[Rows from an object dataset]
= = = = = = =
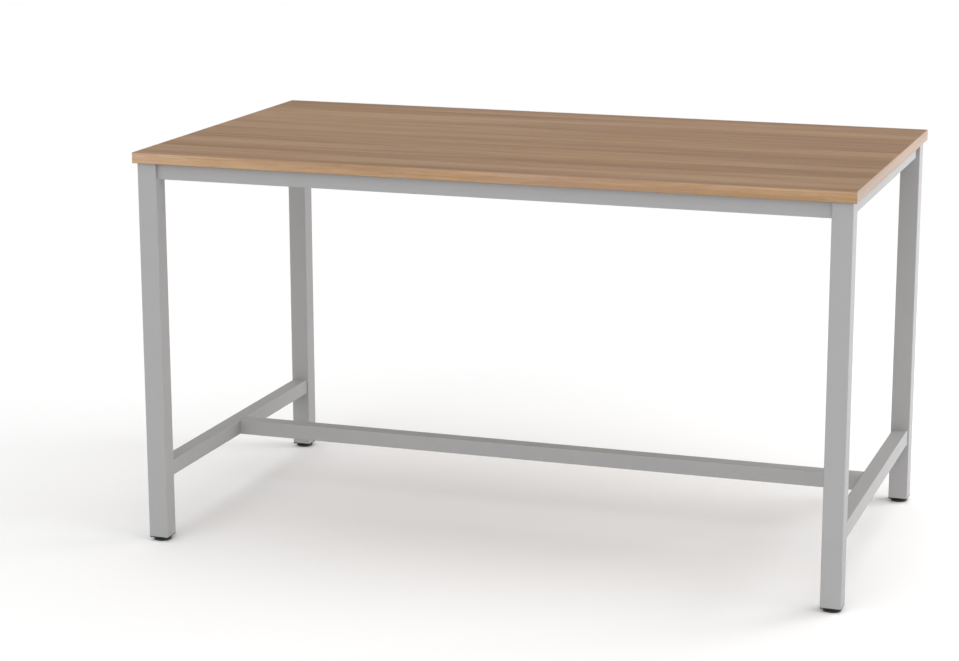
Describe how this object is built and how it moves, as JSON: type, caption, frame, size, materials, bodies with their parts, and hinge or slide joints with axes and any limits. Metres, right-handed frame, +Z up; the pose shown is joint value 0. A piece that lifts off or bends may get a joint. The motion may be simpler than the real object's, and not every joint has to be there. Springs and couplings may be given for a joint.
{
  "type": "standing meeting table",
  "caption": "Standing-height meeting table with a wood-look top on a square steel tube frame, an H-shaped foot rail and screw-levelled feet.",
  "frame": {"origin": "on the floor, under the middle of the top", "axes": "+X to the right along the table, +Z up, the front at -Y"},
  "size_m": [1.8, 1, 1.002],
  "materials": {
    "wood_top": "matt wood-look laminate",
    "edge_band": "wood-look edge band",
    "powder_coat": "satin silver-grey powder coat",
    "zinc_steel": "bright zinc plating",
    "black_plastic": "moulded black"
  },
  "bodies": {
    "frame": {"top_board": "wood_top", "edge_band_front": "edge_band", "edge_band_back": "edge_band", "edge_band_left": "edge_band", "edge_band_right": "edge_band", "front_rail": "powder_coat", "back_rail": "powder_coat", "left_end_rail": "powder_coat", "right_end_rail": "powder_coat", "lower_rail_left": "powder_coat", "lower_rail_right": "powder_coat", "centre_stretcher": "powder_coat", "leg_front_left": "powder_coat", "leg_front_right": "powder_coat", "leg_back_left": "powder_coat", "leg_back_right": "powder_coat", "rail_spigot_front_left": "powder_coat", "rail_spigot_front_right": "powder_coat", "rail_spigot_back_left": "powder_coat", "rail_spigot_back_right": "powder_coat", "stretcher_spigot_left": "powder_coat", "stretcher_spigot_right": "powder_coat", "rail_bolts": "zinc_steel", "rail_nuts": "zinc_steel", "stretcher_bolts": "zinc_steel", "stretcher_nuts": "zinc_steel", "top_tabs": "powder_coat", "top_screws": "zinc_steel", "foot_insert_front_left": "black_plastic", "foot_insert_front_right": "black_plastic", "foot_insert_back_left": "black_plastic", "foot_insert_back_right": "black_plastic", "insert_nuts": "zinc_steel"},
    "pad_front_left": {"foot_pad_front_left": "black_plastic"},
    "stud_front_left": {"foot_stud_front_left": "zinc_steel"},
    "pad_front_right": {"foot_pad_front_right": "black_plastic"},
    "stud_front_right": {"foot_stud_front_right": "zinc_steel"},
    "pad_back_left": {"foot_pad_back_left": "black_plastic"},
    "stud_back_left": {"foot_stud_back_left": "zinc_steel"},
    "pad_back_right": {"foot_pad_back_right": "black_plastic"},
    "stud_back_right": {"foot_stud_back_right": "zinc_steel"}
  },
  "joints": [
    {"name": "foot_height_front_left", "type": "slide", "parent": "frame", "child": "pad_front_left", "axis": [0, 0, -1], "range_m": [0, 0.015]},
    {"name": "foot_turn_front_left", "type": "hinge", "parent": "pad_front_left", "child": "stud_front_left", "pos_m": [-0.866, -0.466, 0.02], "axis": [0, 0, -1], "range_deg": [0, 4320]},
    {"name": "foot_height_front_right", "type": "slide", "parent": "frame", "child": "pad_front_right", "axis": [0, 0, -1], "range_m": [0, 0.015]},
    {"name": "foot_turn_front_right", "type": "hinge", "parent": "pad_front_right", "child": "stud_front_right", "pos_m": [0.866, -0.466, 0.02], "axis": [0, 0, -1], "range_deg": [0, 4320]},
    {"name": "foot_height_back_left", "type": "slide", "parent": "frame", "child": "pad_back_left", "axis": [0, 0, -1], "range_m": [0, 0.015]},
    {"name": "foot_turn_back_left", "type": "hinge", "parent": "pad_back_left", "child": "stud_back_left", "pos_m": [-0.866, 0.466, 0.02], "axis": [0, 0, -1], "range_deg": [0, 4320]},
    {"name": "foot_height_back_right", "type": "slide", "parent": "frame", "child": "pad_back_right", "axis": [0, 0, -1], "range_m": [0, 0.015]},
    {"name": "foot_turn_back_right", "type": "hinge", "parent": "pad_back_right", "child": "stud_back_right", "pos_m": [0.866, 0.466, 0.02], "axis": [0, 0, -1], "range_deg": [0, 4320]}
  ],
  "couplings": [
    {"joint": "foot_turn_front_left", "follows": "foot_height_front_left", "rad_per_m": 5026.5},
    {"joint": "foot_turn_front_right", "follows": "foot_height_front_right", "rad_per_m": 5026.5},
    {"joint": "foot_turn_back_left", "follows": "foot_height_back_left", "rad_per_m": 5026.5},
    {"joint": "foot_turn_back_right", "follows": "foot_height_back_right", "rad_per_m": 5026.5}
  ]
}
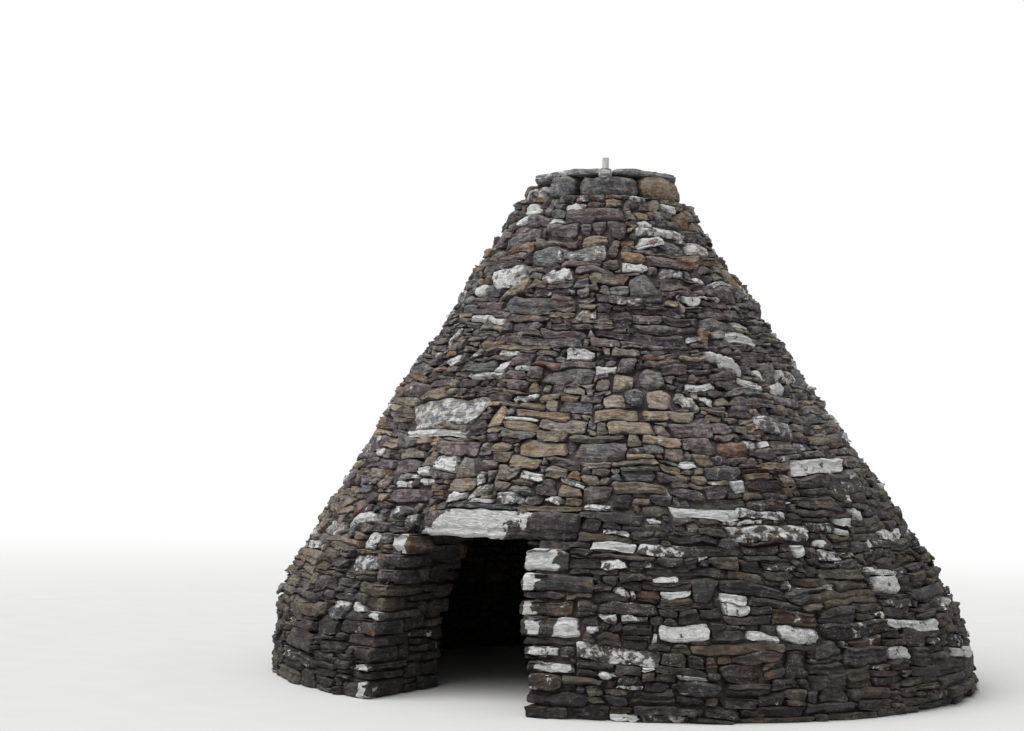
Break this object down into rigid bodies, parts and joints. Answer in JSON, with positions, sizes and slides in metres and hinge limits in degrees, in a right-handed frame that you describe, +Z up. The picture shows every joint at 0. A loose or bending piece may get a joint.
= = = = = = =
**Task to carry out**
State the number of lines in the data that include the string "axes", and add nothing else.

**Result**
2